Jörg Hidding: Die Frage ist immer: Was ist mein Club wert? Und auch hier gibt es Faktoren, mit denen die Kostenstruktur geprüft werden kann. Diese wird in der Regel von zwei Kennzahlen bestimmt: der Höhe der Miete und den Personalkosten. Das sind für einen potenziellen Käufer die ausschlaggebenden Kostentreiber. Beim Umsatz zählen Kennzahlen wie Mitgliederzahl und Durchschnittsbeitrag. Grundsätzlich muss ich als Verkäufer zahlentechnisch gut aufgestellt sein. Bei einer Due-Diligence-Prüfung gibt es einen Anforderungskatalog, den ich als Betreiber abarbeiten muss. Je besser ich als Verkäufer bei den Bilanzen, BWA, Langfristverträgen etc. vorbereitet bin, desto realistischer ist die Chance, den Club zu verkaufen und mich als professionellen Unternehmer zu präsentieren. Der Preis einer Anlage ist also auch stark abhängig von der Bilanz. Fragen wie „Gibt es einen Gewinn?“, „Wie hat er sich entwickelt?“, „Wie ist die Forecast für die nächsten zwei bis drei Jahre?“ „Welche Faktoren können den Preis nach oben bzw. nach unten treiben?“ stehen hier im Mittelpunkt. Auch drohende Eröffnungen von Mitbewerbern können sich negativ bzw. die Eröffnung eines frequenzstarken Einzelhändlers positiv auf den Preis auswirken.
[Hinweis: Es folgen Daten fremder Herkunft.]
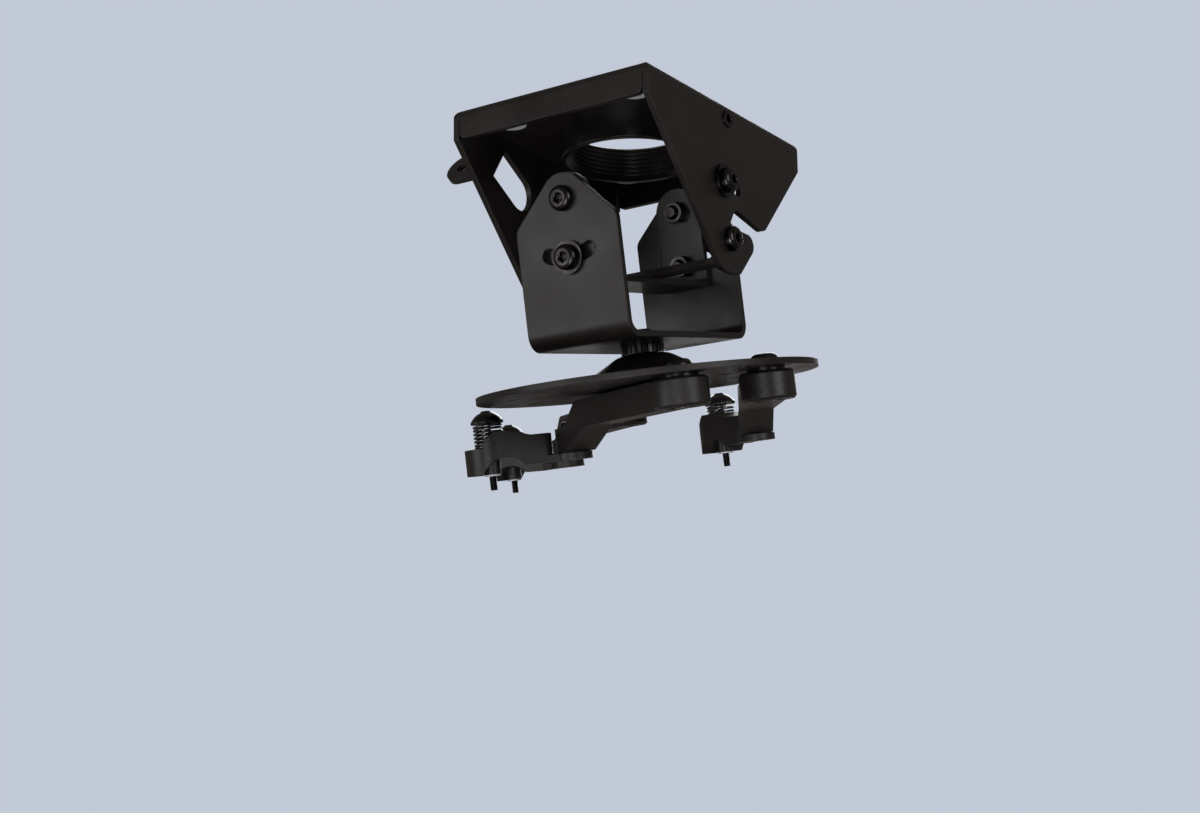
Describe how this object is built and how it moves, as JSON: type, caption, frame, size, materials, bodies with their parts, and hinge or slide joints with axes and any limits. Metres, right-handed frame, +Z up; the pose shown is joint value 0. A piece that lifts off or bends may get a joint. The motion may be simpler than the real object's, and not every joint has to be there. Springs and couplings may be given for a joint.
{
  "type": "projector ceiling mount",
  "caption": "Ceiling mount with a threaded pipe collar, pitch and roll cradle, swivelling disc and cast arms ending in spring-loaded foot screws.",
  "frame": {"origin": "middle of the threaded pipe collar at the top face of the ceiling bracket", "axes": "+Z up along the pipe, -Y towards the front plate of the yoke, +X along the pitch axis"},
  "size_m": [0.2715, 0.2226, 0.1703],
  "materials": {
    "powder_coat": "fine satin black powder coat on folded steel",
    "cast_black": "smooth satin black paint on cast metal",
    "thread_black": "black coated steel with a cut thread",
    "black_fastener": "glossy black oxide",
    "zinc": "bright zinc plate",
    "spring_steel": "dark bright spring wire"
  },
  "bodies": {
    "ceiling_bracket": {"ceiling_bracket": "powder_coat", "pipe_collar": "thread_black", "clinch_nuts": "zinc", "pipe_lock_screw": "black_fastener"},
    "cradle": {"pitch_strap": "powder_coat", "roll_strap": "powder_coat", "pitch_pivot_screws": "black_fastener", "pitch_pivot_nuts": "black_fastener", "pitch_lock_screws": "black_fastener", "pitch_lock_nuts": "black_fastener", "roll_pivot_screws": "black_fastener", "roll_pivot_nuts": "black_fastener", "roll_lock_screws": "black_fastener", "roll_lock_nuts": "black_fastener", "pitch_lock_washers": "black_fastener", "roll_lock_washers": "black_fastener"},
    "yoke": {"yoke": "powder_coat", "swivel_bolt": "black_fastener", "swivel_nut": "black_fastener", "serrated_ring": "black_fastener"},
    "disc": {"swivel_hub": "powder_coat", "spider_disc": "powder_coat", "arm_bolts": "black_fastener", "arm_nuts": "black_fastener", "arm_spacers": "black_fastener"},
    "arm_front": {"arm_front": "cast_black"},
    "link_front": {"foot_link_front": "cast_black", "link_bolt_front": "black_fastener", "foot_spring_front": "spring_steel"},
    "screw_front": {"foot_screw_front": "black_fastener", "foot_clip_front": "zinc"},
    "arm_side": {"arm_side": "cast_black"},
    "link_side": {"foot_link_side": "cast_black", "link_bolt_side": "black_fastener", "foot_spring_side": "spring_steel"},
    "screw_side": {"foot_screw_side": "black_fastener", "foot_clip_side": "zinc"},
    "arm_rear": {"arm_rear": "cast_black"},
    "link_rear": {"foot_link_rear": "cast_black", "link_bolt_rear": "black_fastener", "foot_spring_rear": "spring_steel"},
    "screw_rear": {"foot_screw_rear": "black_fastener", "foot_clip_rear": "zinc"}
  },
  "joints": [
    {"name": "pitch", "type": "hinge", "parent": "ceiling_bracket", "child": "cradle", "pos_m": [0, 0, -0.0667], "axis": [1, 0, 0], "range_deg": [-26.5, 5.5]},
    {"name": "roll", "type": "hinge", "parent": "cradle", "child": "yoke", "pos_m": [0, -0.00466, -0.04153], "axis": [0, 0.9833, 0.1822], "range_deg": [-24, 24]},
    {"name": "swivel", "type": "hinge", "parent": "yoke", "child": "disc", "pos_m": [0, 0.01079, -0.12491], "axis": [0, -0.1822, 0.9833], "continuous": true},
    {"name": "arm_swing_front", "type": "hinge", "parent": "disc", "child": "arm_front", "pos_m": [0.04596, -0.03357, -0.13781], "axis": [0, -0.1822, 0.9833], "range_deg": [0, 150]},
    {"name": "link_swing_front", "type": "hinge", "parent": "arm_front", "child": "link_front", "pos_m": [-0.05536, 0.02842, -0.15124], "axis": [0, -0.1822, 0.9833], "range_deg": [-60, 40]},
    {"name": "screw_press_front", "type": "slide", "parent": "link_front", "child": "screw_front", "axis": [0, -0.1822, 0.9833], "range_m": [-0.005, 0], "stiffness_N_per_m": 800, "springref_m": 0.002, "deforming": ["foot_spring_front"]},
    {"name": "arm_swing_side", "type": "hinge", "parent": "disc", "child": "arm_side", "pos_m": [0.065, 0.01163, -0.12943], "axis": [0, -0.1822, 0.9833], "range_deg": [-110, 4]},
    {"name": "link_swing_side", "type": "hinge", "parent": "arm_side", "child": "link_side", "pos_m": [0.00196, 0.11301, -0.13556], "axis": [0, -0.1822, 0.9833], "range_deg": [-120, 30]},
    {"name": "screw_press_side", "type": "slide", "parent": "link_side", "child": "screw_side", "axis": [0, -0.1822, 0.9833], "range_m": [-0.005, 0], "stiffness_N_per_m": 800, "springref_m": 0.002, "deforming": ["foot_spring_side"]},
    {"name": "arm_swing_rear", "type": "hinge", "parent": "disc", "child": "arm_rear", "pos_m": [-0.04596, 0.05682, -0.12106], "axis": [0, -0.1822, 0.9833], "range_deg": [-12, 30]},
    {"name": "link_swing_rear", "type": "hinge", "parent": "arm_rear", "child": "link_rear", "pos_m": [-0.13493, 0.136, -0.1313], "axis": [0, -0.1822, 0.9833], "range_deg": [-135, 68]},
    {"name": "screw_press_rear", "type": "slide", "parent": "link_rear", "child": "screw_rear", "axis": [0, -0.1822, 0.9833], "range_m": [-0.005, 0], "stiffness_N_per_m": 800, "springref_m": 0.002, "deforming": ["foot_spring_rear"]}
  ]
}
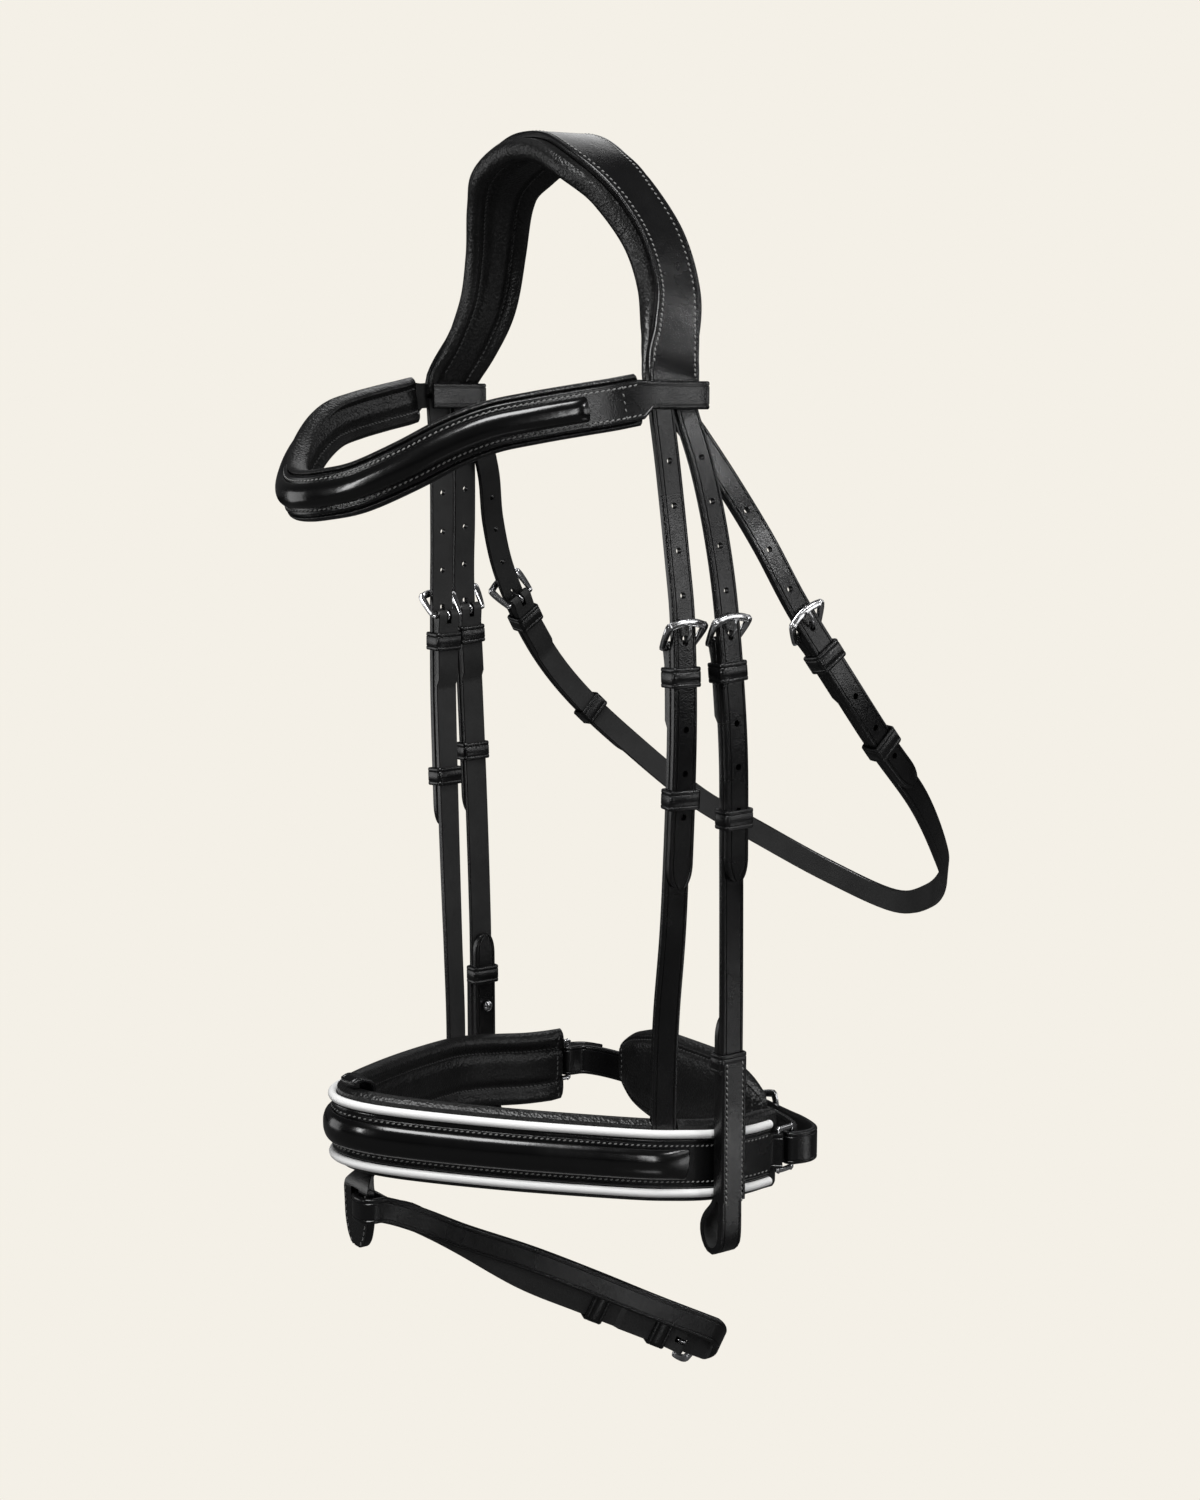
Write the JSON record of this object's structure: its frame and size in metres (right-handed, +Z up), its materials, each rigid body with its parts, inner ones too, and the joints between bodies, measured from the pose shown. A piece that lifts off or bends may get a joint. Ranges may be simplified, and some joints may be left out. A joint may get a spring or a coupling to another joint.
{
  "type": "dressage bridle",
  "caption": "Padded black dressage bridle with browband, crank noseband, flash strap and throatlatch, without bit or reins.",
  "frame": {"origin": "where the crown's lining rests on the horse's poll, in the middle", "axes": "+Z up, -Y the way the horse looks, +X the horse's left, the near side"},
  "size_m": [0.2583, 0.3719, 0.5947],
  "materials": {
    "strap_leather": "satin",
    "patent_leather": "gloss",
    "lining_leather": "matte",
    "piping_leather": "satin",
    "polished_steel": "polished"
  },
  "bodies": {
    "crown": {"crown_strap": "strap_leather", "crown_lining": "lining_leather", "browband_band": "strap_leather", "browband_padding": "lining_leather", "browband_raised_strip": "patent_leather"},
    "noseband": {"noseband_band": "strap_leather", "noseband_raised_strip": "patent_leather", "noseband_padding": "lining_leather", "noseband_upper_piping": "piping_leather", "noseband_lower_piping": "piping_leather", "flash_loop": "strap_leather", "near_noseband_point": "strap_leather", "near_noseband_hanger": "strap_leather", "near_noseband_buckle": "polished_steel", "near_noseband_fixed_keeper": "strap_leather", "far_noseband_point": "strap_leather", "far_noseband_hanger": "strap_leather", "far_noseband_buckle": "polished_steel", "far_noseband_fixed_keeper": "strap_leather"},
    "near_cheekpiece": {"near_cheek_point": "strap_leather", "near_cheek_strap": "strap_leather", "near_cheek_buckle": "polished_steel", "near_cheek_fixed_keeper": "strap_leather", "near_hook_stud": "polished_steel"},
    "far_cheekpiece": {"far_cheek_point": "strap_leather", "far_cheek_strap": "strap_leather", "far_cheek_buckle": "polished_steel", "far_cheek_fixed_keeper": "strap_leather", "far_hook_stud": "polished_steel"},
    "throatlatch": {"throat_strap": "strap_leather", "near_throat_point": "strap_leather", "near_throat_buckle": "polished_steel", "near_throat_fixed_keeper": "strap_leather", "far_throat_point": "strap_leather", "far_throat_buckle": "polished_steel", "far_throat_fixed_keeper": "strap_leather"},
    "near_ring": {"near_noseband_ring": "polished_steel"},
    "far_ring": {"far_noseband_ring": "polished_steel"},
    "chin_strap": {"crank_strap": "strap_leather", "chin_pad": "lining_leather", "crank_buckle": "polished_steel", "crank_keeper": "strap_leather"},
    "flash_strap": {"flash_strap": "strap_leather", "flash_buckle": "polished_steel", "flash_fixed_keeper": "strap_leather"},
    "near_noseband_prong": {"near_noseband_prong": "polished_steel"},
    "near_noseband_sliding_keeper": {"near_noseband_sliding_keeper": "strap_leather"},
    "far_noseband_prong": {"far_noseband_prong": "polished_steel"},
    "far_noseband_sliding_keeper": {"far_noseband_sliding_keeper": "strap_leather"},
    "near_cheek_prong": {"near_cheek_prong": "polished_steel"},
    "near_cheek_sliding_keeper": {"near_cheek_sliding_keeper": "strap_leather"},
    "far_cheek_prong": {"far_cheek_prong": "polished_steel"},
    "far_cheek_sliding_keeper": {"far_cheek_sliding_keeper": "strap_leather"},
    "near_throat_prong": {"near_throat_prong": "polished_steel"},
    "near_throat_sliding_keeper": {"near_throat_sliding_keeper": "strap_leather"},
    "far_throat_prong": {"far_throat_prong": "polished_steel"},
    "far_throat_sliding_keeper": {"far_throat_sliding_keeper": "strap_leather"},
    "crank_prong": {"crank_prong": "polished_steel"},
    "flash_prong": {"flash_prong": "polished_steel"},
    "flash_sliding_keeper": {"flash_sliding_keeper": "strap_leather"}
  },
  "joints": [
    {"name": "noseband_swing", "type": "hinge", "parent": "crown", "child": "noseband", "pos_m": [0, 0, -0.111], "axis": [1, 0, 0], "range_deg": [-7, 1]},
    {"name": "near_cheekpiece_swing", "type": "hinge", "parent": "noseband", "child": "near_cheekpiece", "pos_m": [0.09275, 0.0069, -0.111], "axis": [0, -1, 0], "range_deg": [0, 6]},
    {"name": "far_cheekpiece_swing", "type": "hinge", "parent": "noseband", "child": "far_cheekpiece", "pos_m": [-0.09275, 0.0069, -0.111], "axis": [0, 1, 0], "range_deg": [0, 6]},
    {"name": "throatlatch_swing", "type": "hinge", "parent": "crown", "child": "throatlatch", "pos_m": [0, 0.005, -0.111], "axis": [1, 0, 0], "range_deg": [-1, 6]},
    {"name": "near_ring_swing", "type": "hinge", "parent": "noseband", "child": "near_ring", "pos_m": [0.09498, 0.06386, -0.46896], "axis": [0.0014, -0.0104, -0.9999], "range_deg": [-3, 3]},
    {"name": "far_ring_swing", "type": "hinge", "parent": "noseband", "child": "far_ring", "pos_m": [-0.09498, 0.06386, -0.46896], "axis": [-0.0014, -0.0104, -0.9999], "range_deg": [-3, 3]},
    {"name": "chin_strap_swing", "type": "hinge", "parent": "noseband", "child": "chin_strap", "pos_m": [0, 0.07375, -0.46907], "axis": [1, 0, 0], "range_deg": [-4, 5]},
    {"name": "flash_strap_swing", "type": "hinge", "parent": "noseband", "child": "flash_strap", "pos_m": [0, -0.11252, -0.4855], "axis": [0.9242, -0.382, 0], "range_deg": [-6, 5]},
    {"name": "near_noseband_prong_lift", "type": "hinge", "parent": "noseband", "child": "near_noseband_prong", "pos_m": [0.09689, -0.00027, -0.22168], "axis": [0.046, 0.9988, 0.0146], "range_deg": [0, 5]},
    {"name": "near_noseband_sliding_keeper_slide", "type": "slide", "parent": "noseband", "child": "near_noseband_sliding_keeper", "axis": [-0.0384, -0.0046, -0.9993], "range_m": [-0.01, 0.01]},
    {"name": "far_noseband_prong_lift", "type": "hinge", "parent": "noseband", "child": "far_noseband_prong", "pos_m": [-0.09689, -0.00027, -0.22168], "axis": [0.046, -0.9988, -0.0146], "range_deg": [0, 5]},
    {"name": "far_noseband_sliding_keeper_slide", "type": "slide", "parent": "noseband", "child": "far_noseband_sliding_keeper", "axis": [0.0447, -0.006, -0.999], "range_m": [-0.01, 0.01]},
    {"name": "near_cheek_prong_lift", "type": "hinge", "parent": "near_cheekpiece", "child": "near_cheek_prong", "pos_m": [0.10524, 0.01898, -0.21975], "axis": [0.0006, 0.9974, 0.0715], "range_deg": [0, 5]},
    {"name": "near_cheek_sliding_keeper_slide", "type": "slide", "parent": "near_cheekpiece", "child": "near_cheek_sliding_keeper", "axis": [-0.0223, 0.0244, -0.9995], "range_m": [-0.01, 0.01]},
    {"name": "far_cheek_prong_lift", "type": "hinge", "parent": "far_cheekpiece", "child": "far_cheek_prong", "pos_m": [-0.10524, 0.01898, -0.21975], "axis": [0.0006, -0.9974, -0.0715], "range_deg": [0, 5]},
    {"name": "far_cheek_sliding_keeper_slide", "type": "slide", "parent": "far_cheekpiece", "child": "far_cheek_sliding_keeper", "axis": [0.0213, 0.0259, -0.9994], "range_m": [-0.01, 0.01]},
    {"name": "near_throat_prong_lift", "type": "hinge", "parent": "throatlatch", "child": "near_throat_prong", "pos_m": [0.11722, 0.05889, -0.2172], "axis": [0, 0.8521, 0.5233], "range_deg": [0, 5]},
    {"name": "near_throat_sliding_keeper_slide", "type": "slide", "parent": "throatlatch", "child": "near_throat_sliding_keeper", "axis": [-0.0859, 0.6863, -0.7222], "range_m": [-0.005, 0.005]},
    {"name": "far_throat_prong_lift", "type": "hinge", "parent": "throatlatch", "child": "far_throat_prong", "pos_m": [-0.11722, 0.05889, -0.2172], "axis": [0, -0.8521, -0.5233], "range_deg": [0, 5]},
    {"name": "far_throat_sliding_keeper_slide", "type": "slide", "parent": "throatlatch", "child": "far_throat_sliding_keeper", "axis": [0.1127, 0.7206, -0.6841], "range_m": [-0.005, 0.005]},
    {"name": "crank_prong_lift", "type": "hinge", "parent": "chin_strap", "child": "crank_prong", "pos_m": [0.0409, 0.09218, -0.46907], "axis": [0, 0, 1], "range_deg": [0, 5]},
    {"name": "flash_prong_lift", "type": "hinge", "parent": "flash_strap", "child": "flash_prong", "pos_m": [0.05879, 0.03395, -0.5697], "axis": [0.1717, 0.4154, 0.8933], "range_deg": [0, 5]},
    {"name": "flash_sliding_keeper_slide", "type": "slide", "parent": "flash_strap", "child": "flash_sliding_keeper", "axis": [-0.3428, -0.8294, 0.441], "range_m": [-0.004, 0.008]}
  ]
}
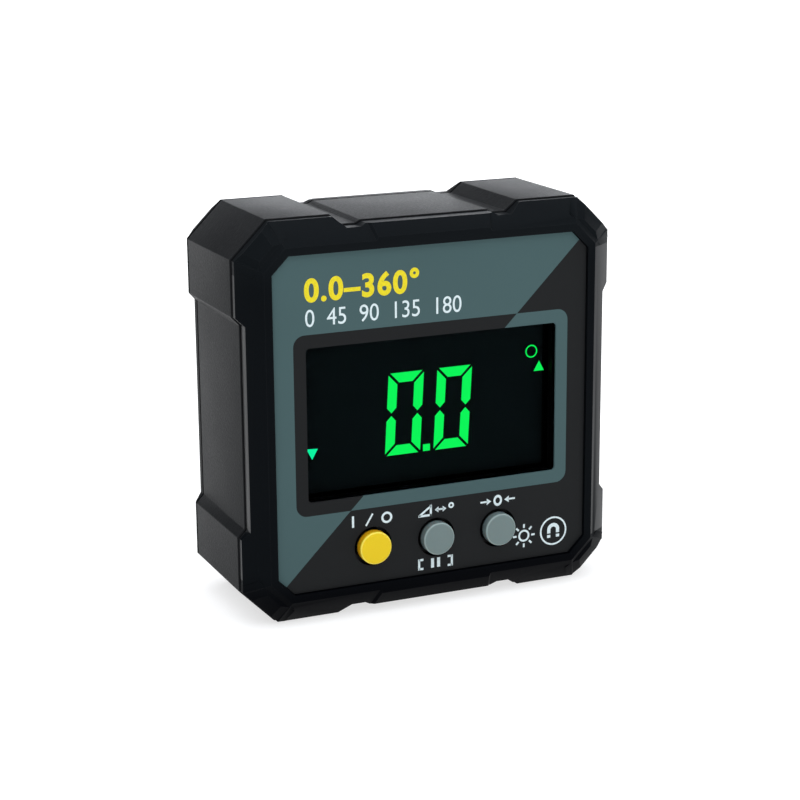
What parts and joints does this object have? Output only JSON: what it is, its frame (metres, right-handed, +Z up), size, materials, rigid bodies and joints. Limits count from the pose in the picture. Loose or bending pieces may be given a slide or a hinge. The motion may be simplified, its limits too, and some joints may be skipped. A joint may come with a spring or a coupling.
{
  "type": "inclinometer",
  "caption": "Square digital angle box with a dark display window, a row of round push-buttons, grooved measuring faces and a swinging battery door at the back.",
  "frame": {"origin": "centre of the footprint, on the plane of the lower measuring blocks", "axes": "+Z up, display faces -Y, +X to the right as seen from the front"},
  "size_m": [0.06, 0.0266, 0.06],
  "materials": {
    "bezel_plastic": "smooth satin moulding",
    "housing_plastic": "fine spark-eroded grain",
    "cover_plastic": "fine spark-eroded grain",
    "door_plastic": "fine spark-eroded grain",
    "label_film": "printed satin film in two tones",
    "clear_pane": "clear moulded pane",
    "display_glass": "dark display glass with lit marks",
    "frame_plastic": "black moulding",
    "black_foam": "closed-cell foam",
    "light_guide": "milky acrylic",
    "lamp_resin": "pale resin",
    "contact_rubber": "layered contact strip",
    "cell_jacket": "printed sleeve on a metal can",
    "contact_metal": "nickel-plated sheet",
    "board_laminate": "green solder mask",
    "chip_resin": "moulded resin",
    "crystal_can": "drawn can",
    "capacitor_ceramic": "fired ceramic",
    "screw_steel": "zinc-plated",
    "yellow_button": "satin moulding",
    "grey_button": "satin moulding",
    "plunger_plastic": "moulded",
    "switch_plastic": "moulded",
    "magnet_metal": "nickel-plated"
  },
  "bodies": {
    "case": {"front_bezel": "bezel_plastic", "face_label": "label_film", "display_lens": "clear_pane", "display_gasket": "black_foam", "lcd_frame": "frame_plastic", "lcd_panel": "display_glass", "lcd_backlight": "light_guide", "backlight_lamps": "lamp_resin", "lcd_connectors": "contact_rubber", "mid_housing": "housing_plastic", "rear_cover": "cover_plastic", "battery_cell_upper": "cell_jacket", "battery_cell_lower": "cell_jacket", "positive_contact": "contact_metal", "negative_contact": "contact_metal", "link_contact": "contact_metal", "main_board": "board_laminate", "sensor_chip": "chip_resin", "controller_chip": "chip_resin", "clock_crystal": "crystal_can", "capacitors": "capacitor_ceramic", "case_screws": "screw_steel", "board_screws": "screw_steel", "power_switch": "switch_plastic", "hold_switch": "switch_plastic", "zero_switch": "switch_plastic", "base_magnets": "magnet_metal", "top_magnets": "magnet_metal", "left_magnets": "magnet_metal", "right_magnets": "magnet_metal"},
    "power_key": {"power_button": "yellow_button", "power_plunger": "plunger_plastic"},
    "hold_key": {"hold_button": "grey_button", "hold_plunger": "plunger_plastic"},
    "zero_key": {"zero_button": "grey_button", "zero_plunger": "plunger_plastic"},
    "door": {"battery_door": "door_plastic", "door_pad": "black_foam"}
  },
  "joints": [
    {"name": "power_press", "type": "slide", "parent": "case", "child": "power_key", "axis": [0, 1, 0], "range_m": [0, 0.0005], "stiffness_N_per_m": 2000},
    {"name": "hold_press", "type": "slide", "parent": "case", "child": "hold_key", "axis": [0, 1, 0], "range_m": [0, 0.0005], "stiffness_N_per_m": 2000},
    {"name": "zero_press", "type": "slide", "parent": "case", "child": "zero_key", "axis": [0, 1, 0], "range_m": [0, 0.0005], "stiffness_N_per_m": 2000},
    {"name": "door_swing", "type": "hinge", "parent": "case", "child": "door", "pos_m": [0, 0.01328, 0.0179], "axis": [-1, 0, 0], "range_deg": [0, 80]}
  ]
}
body LIFE: Welche Chancen und Risiken ergeben sich für Clubbetreiber aufgrund der Entwicklung des Immobilienmarktes in Deutschland?
Jörg Hidding: Durch die Digitalisierung hat der Einzelhandel große Probleme. Der Online-Handel steigt. Klassische Filialisten im Einzelhandel verlieren und sind auf der Suche nach Lösungen, um die Besucherfrequenz wieder zu steigern. Peek & Cloppenburg hat in den letzten Jahren bspw. dramatische Rückläufe bei den Umsätzen zu verzeichnen. Deshalb überlegen sie derzeit, ihre Verkaufsflächen zu verdichten und in die übrige Fläche eine Dienstleistung zu integrieren, die für die verloren gegangene Besucherfrequenz sorgt. Die Integration eines Fitnessangebotes wäre eine gut vorstellbare Möglichkeit. Außerdem werden wir in Zukunft auch ein Bankensterben in den Innenstädten beobachten können. Hier können sich bspw. interessante Immobilien für Boutique Studios ergeben. Ähnlich ist es bei den Immobilien vieler ehemaliger Möbelund Automobilhäuser, die nach der Schließung häufig in Clubs umgewandelt wurden. Da Clubs immer für eine starke Besucherfrequenz sorgen, ergeben sich auch in Einkaufszentren von Mittelstädten gute Chancen. Hier habe ich als Betreiber durchaus die Möglichkeit, kostengünstig an eine Fläche zwischen 2.000 bis 4.000 m2 zu kommen. Denn ein Studio bringt jeden Tag Kaufkraft in ein Einkaufszentrum. Außerdem ergeben sich für Betreiber Chancen in den großen Metropolen. Hier eröffnen sogenannte Mixed- Used-Komplexe mit bis zu 50 Stockwerken. Auch das kann sehr lukrativ für eine Fitnessfläche sein. Zudem gibt es ein neues Hybrid-Modell, bei dem sich Konzepte vermischen, die bisher getrennt waren. Als Beispiel wäre das Soho House zu nennen. Hier werden die Themen Hotel, Langzeitwohnen, Fitness, Spa, Bar, Community unter einem Dach vereint. Solche Konzepte werden auch Deutschland erobern. Rainer Schaller mit seiner RSG Group ist derzeit dabei, eine Multi- Brand-Strategie zu entwickeln: Sein neuer Firmenkomplex in Berlin, der 2021 eröffnet werden soll, wird unterschiedliche Welten unter einem Dach vereinen. Diese Entwicklung sieht man weltweit und wird auch die deutschen Metropolen erobern. Ein Risiko ist, dass die Immobilien immer teurer werden. Die Mietpreise haben sich in etlichen Großstädten in den letzten zehn Jahren fast verdoppelt. Und gerade wenn die Erstlaufzeit des Mietvertrages ausläuft, wird der Vermieter die Preise deutlich anheben, weil die Nachfrage nach Immobilien und Standorten gestiegen ist. Die Mietpreise bewegen sich dramatisch nach oben. Hier gilt es für die Betreiber, diese Risiken zu erkennen und frühzeitig neu zu verhandeln.